In the 1960s, the main topic was the role of the language lab in foreign language education, the effective usage of the facilities and their association with phonetics. In the 70s, research expanded to include topics such as linguistic theory and LL; LL teaching materials; LL evaluation, incorporating language labs into larger language programs, target setting of LL education and studies into LL classes. At the same time, independent creation of LL teaching materials flourished and their usage in junior highs and high schools increased.

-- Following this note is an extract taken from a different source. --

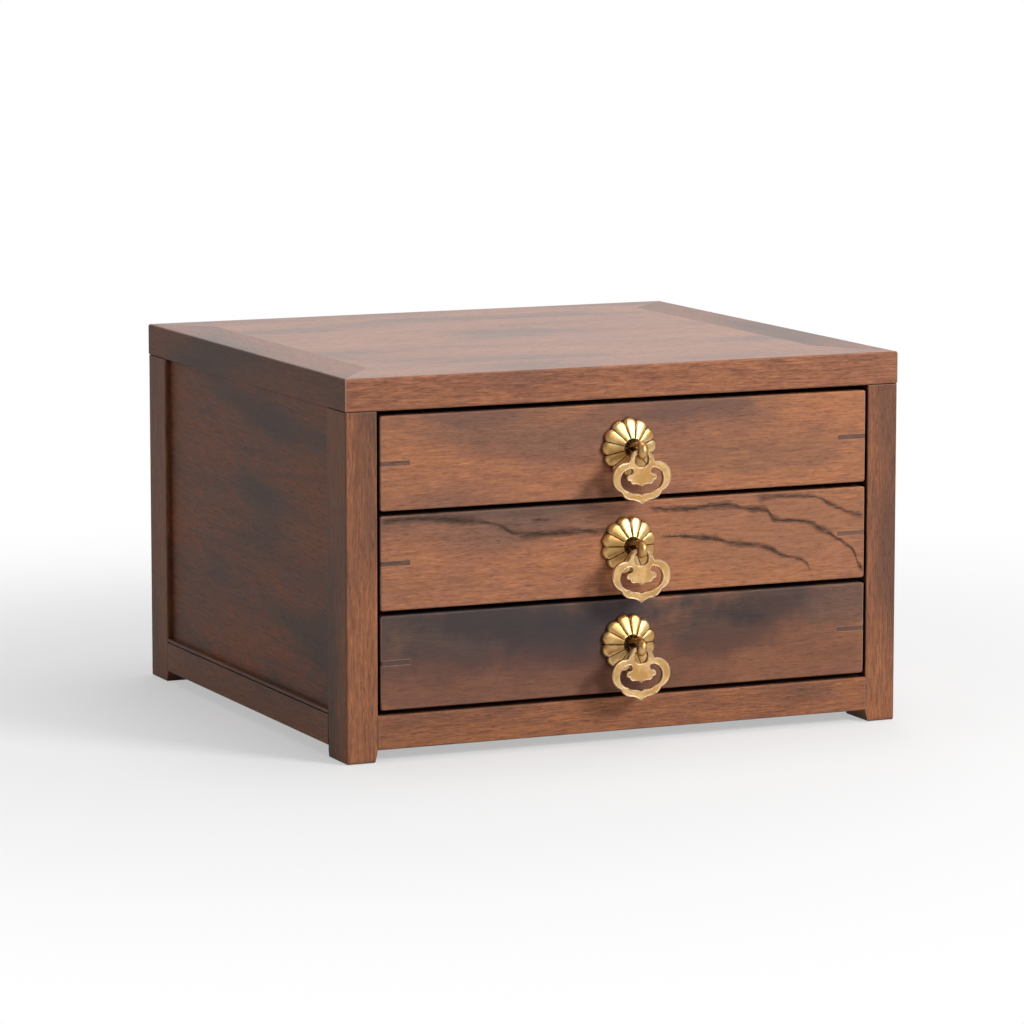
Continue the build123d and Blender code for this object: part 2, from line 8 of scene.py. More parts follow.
import bpy
from mathutils import Euler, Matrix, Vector


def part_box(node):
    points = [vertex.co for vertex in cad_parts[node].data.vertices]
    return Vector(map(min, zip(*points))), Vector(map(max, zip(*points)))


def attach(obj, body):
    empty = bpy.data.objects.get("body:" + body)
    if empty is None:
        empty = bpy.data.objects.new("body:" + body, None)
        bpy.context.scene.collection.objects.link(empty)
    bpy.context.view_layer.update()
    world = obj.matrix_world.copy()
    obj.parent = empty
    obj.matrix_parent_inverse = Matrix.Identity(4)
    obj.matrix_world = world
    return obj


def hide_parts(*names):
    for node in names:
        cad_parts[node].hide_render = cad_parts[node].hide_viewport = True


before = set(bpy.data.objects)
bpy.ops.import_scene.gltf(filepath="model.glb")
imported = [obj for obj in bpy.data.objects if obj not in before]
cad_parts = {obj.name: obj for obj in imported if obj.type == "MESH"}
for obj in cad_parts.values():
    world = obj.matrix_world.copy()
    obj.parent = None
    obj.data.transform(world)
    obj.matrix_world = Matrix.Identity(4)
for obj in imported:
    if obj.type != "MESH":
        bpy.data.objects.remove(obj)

log = logging.getLogger("tea_box")

Group = bpy.types.NodeTree
Material = bpy.types.Material
Node = bpy.types.Node
Piece = bpy.types.Object
Socket = bpy.types.NodeSocket
Colour = tuple[float, float, float, float]
Point = tuple[float, float]
Place = tuple[float, float, float]
Change = tuple[float, float, float, float]  # the two ends of a range, and what they become

DRAWERS = (1, 2, 3)
PETALS = 12
MM_PER_METRE = 1000.0
# Along each axis of the timber, in millimetres: from one board's cut to the next, and the timber's size.
CUTS = ((317.0, 5000.0), (61.0, 700.0), (97.0, 900.0))
HEART_MM = (-74.5, 118.0)
RING_GAP_MM = 5.2
RING_DRIFT_MM = 26.0
RING_LEAN = 0.06
ARRIS_METRES = 0.0006
GAP_METRES = 0.005
# Near-black colour of the painted shade in the gaps and joints between boards.
PAINTED_GAP_SHADE = "0A0605"
RELIEF_METRES = 0.0002
WAX_ROUGHNESS = 0.3
WAX_IN_PORES = 0.55
STAIN_BODY = 0.45
VEIN_WANDER_MM = 1.6
HAIR_MM = 0.01
VEIN_ENDS_MM = (1.0, 3.0)
BRASS_EDGE_METRES = 0.0004
BRASS_HOLLOW_METRES = 0.0022
KEY_PLACE = (0.8, -1.3, 0.85)
KEY_GLARE = 10.0


def linear(hex_code: str) -> Colour:
    """Turns a hex colour as seen on a screen into the linear colour that shaders take.

    Args:
        hex_code: Six hex digits, without a leading sign.

    Returns:
        Red, green, blue and alpha.
    """
    channels = []
    for index in (0, 2, 4):
        value = int(hex_code[index:index + 2], 16) / 255
        channels.append(value / 12.92 if value <= 0.04045 else ((value + 0.055) / 1.055) ** 2.4)
    return channels[0], channels[1], channels[2], 1.0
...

On the other hand, the problems and limits of language labs began to be discussed. In the late 70s and the 80s, interest started to spread to research regarding language cognition and the use of visual teaching materials. The use of videos as teaching materials increased, but even newer technology was looming just in the early 80s, growing interest in the use of computers in applications such as CAI and CALL was rising. Moreover, the development of new LL equipment had become so sophisticated to the point where many felt left behind in the steady stream of new technological advancement. This in turn increased the motivation of new LL staff.
From the late 80s to the 90s, what came to the scene was a backlash against some of the fundamentals of LL as well as surge towards globalization, computerization, and especially the increasing interest in using language labs as a tool to improve communication skills. Also, the need for audio-visual equipment in children's education was drawing more and more attention.
The themes of the annual national conferences reflect the academic trends of the time; "The Changing Environment of Education and Foreign Language Education - How to Adapt to the Internationalization and Computerization" in 1996, "The Relationship between Foreign Language Education and the Media - Towards the 21st Century" in 1997, and "Foreign Language Education in the Age of IT - the Diversification of Students and the Use of Media" in 2002. A clear shift can be detected towards the use of multimedia in foreign language education, particularly towards the use of computers.